What the task requires: Nothing may be dropped or altered: reproduce all the data.

Dataset excerpt:

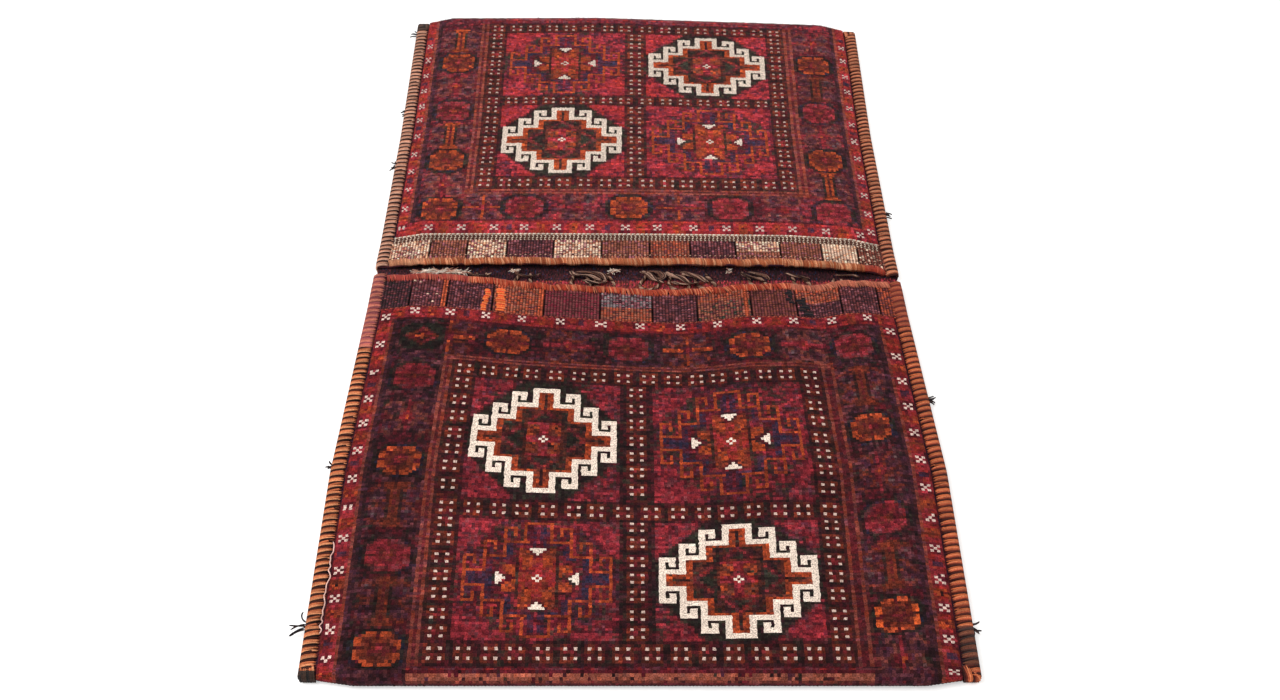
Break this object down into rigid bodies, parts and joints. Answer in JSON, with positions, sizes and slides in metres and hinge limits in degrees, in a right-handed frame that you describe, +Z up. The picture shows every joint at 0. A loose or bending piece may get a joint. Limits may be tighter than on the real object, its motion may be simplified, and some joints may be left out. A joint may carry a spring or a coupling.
{
  "type": "kilim saddle bag",
  "caption": "Woven double saddle bag laid flat: one long strip folded into two pockets with knotted pile fronts, overcast seams and mouth loops.",
  "frame": {"origin": "middle of the bag's box, on the surface that it lies on", "axes": "+Y from the near pocket's fold to the far pocket's fold, +X across the bag, +Z up out of the pile"},
  "size_m": [0.7816, 1.2918, 0.025],
  "materials": {
    "woven_cloth": "hand-knotted wool pile with flat-woven bands, crimson, dark purple, ivory and orange",
    "side_yarn": "thick overcast wool yarn, orange and black-brown turns",
    "far_mouth_yarn": "overcast wool yarn, tan orange",
    "near_mouth_yarn": "overcast wool yarn, orange red",
    "bright_yarn": "bright orange darning wool",
    "dark_yarn": "black-brown darning wool",
    "loop_yarn": "braided brown and grey wool"
  },
  "bodies": {
    "root": {"woven_cloth": "woven_cloth", "far_left_binding": "side_yarn", "far_right_binding": "side_yarn", "near_left_binding": "side_yarn", "near_right_binding": "side_yarn", "far_mouth_binding": "far_mouth_yarn", "near_mouth_binding": "near_mouth_yarn", "closure_loop_01": "loop_yarn", "closure_loop_02": "loop_yarn", "closure_loop_03": "loop_yarn", "closure_loop_04": "loop_yarn", "closure_loop_05": "loop_yarn", "closure_loop_06": "loop_yarn", "closure_loop_07": "loop_yarn", "closure_loop_08": "loop_yarn", "closure_loop_09": "loop_yarn", "closure_loop_10": "loop_yarn", "bright_mend_left": "bright_yarn", "bright_mend_right": "bright_yarn", "dark_mend_left": "dark_yarn", "dark_mend_right": "dark_yarn"}
  },
  "joints": []
}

Solution:
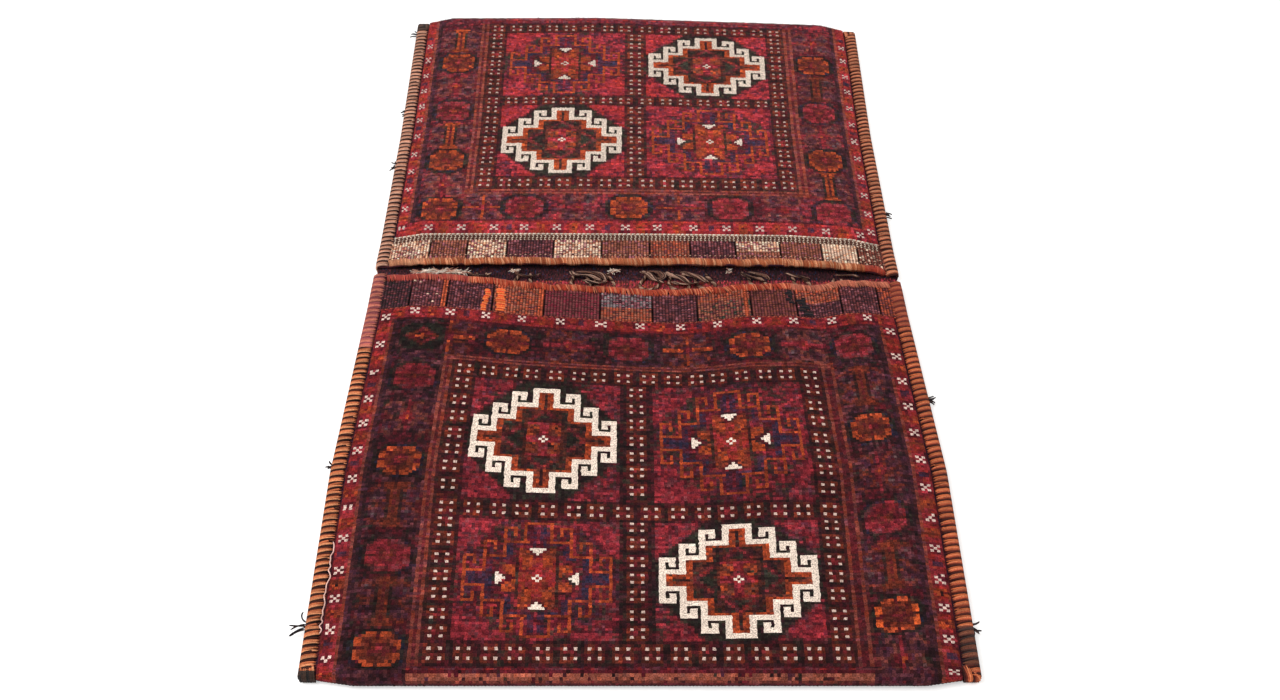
Break this object down into rigid bodies, parts and joints. Answer in JSON, with positions, sizes and slides in metres and hinge limits in degrees, in a right-handed frame that you describe, +Z up. The picture shows every joint at 0. A loose or bending piece may get a joint. Limits may be tighter than on the real object, its motion may be simplified, and some joints may be left out. A joint may carry a spring or a coupling.
{
  "type": "kilim saddle bag",
  "caption": "Woven double saddle bag laid flat: one long strip folded into two pockets with knotted pile fronts, overcast seams and mouth loops.",
  "frame": {"origin": "middle of the bag's box, on the surface that it lies on", "axes": "+Y from the near pocket's fold to the far pocket's fold, +X across the bag, +Z up out of the pile"},
  "size_m": [0.7816, 1.2918, 0.025],
  "materials": {
    "woven_cloth": "hand-knotted wool pile with flat-woven bands, crimson, dark purple, ivory and orange",
    "side_yarn": "thick overcast wool yarn, orange and black-brown turns",
    "far_mouth_yarn": "overcast wool yarn, tan orange",
    "near_mouth_yarn": "overcast wool yarn, orange red",
    "bright_yarn": "bright orange darning wool",
    "dark_yarn": "black-brown darning wool",
    "loop_yarn": "braided brown and grey wool"
  },
  "bodies": {
    "root": {"woven_cloth": "woven_cloth", "far_left_binding": "side_yarn", "far_right_binding": "side_yarn", "near_left_binding": "side_yarn", "near_right_binding": "side_yarn", "far_mouth_binding": "far_mouth_yarn", "near_mouth_binding": "near_mouth_yarn", "closure_loop_01": "loop_yarn", "closure_loop_02": "loop_yarn", "closure_loop_03": "loop_yarn", "closure_loop_04": "loop_yarn", "closure_loop_05": "loop_yarn", "closure_loop_06": "loop_yarn", "closure_loop_07": "loop_yarn", "closure_loop_08": "loop_yarn", "closure_loop_09": "loop_yarn", "closure_loop_10": "loop_yarn", "bright_mend_left": "bright_yarn", "bright_mend_right": "bright_yarn", "dark_mend_left": "dark_yarn", "dark_mend_right": "dark_yarn"}
  },
  "joints": []
}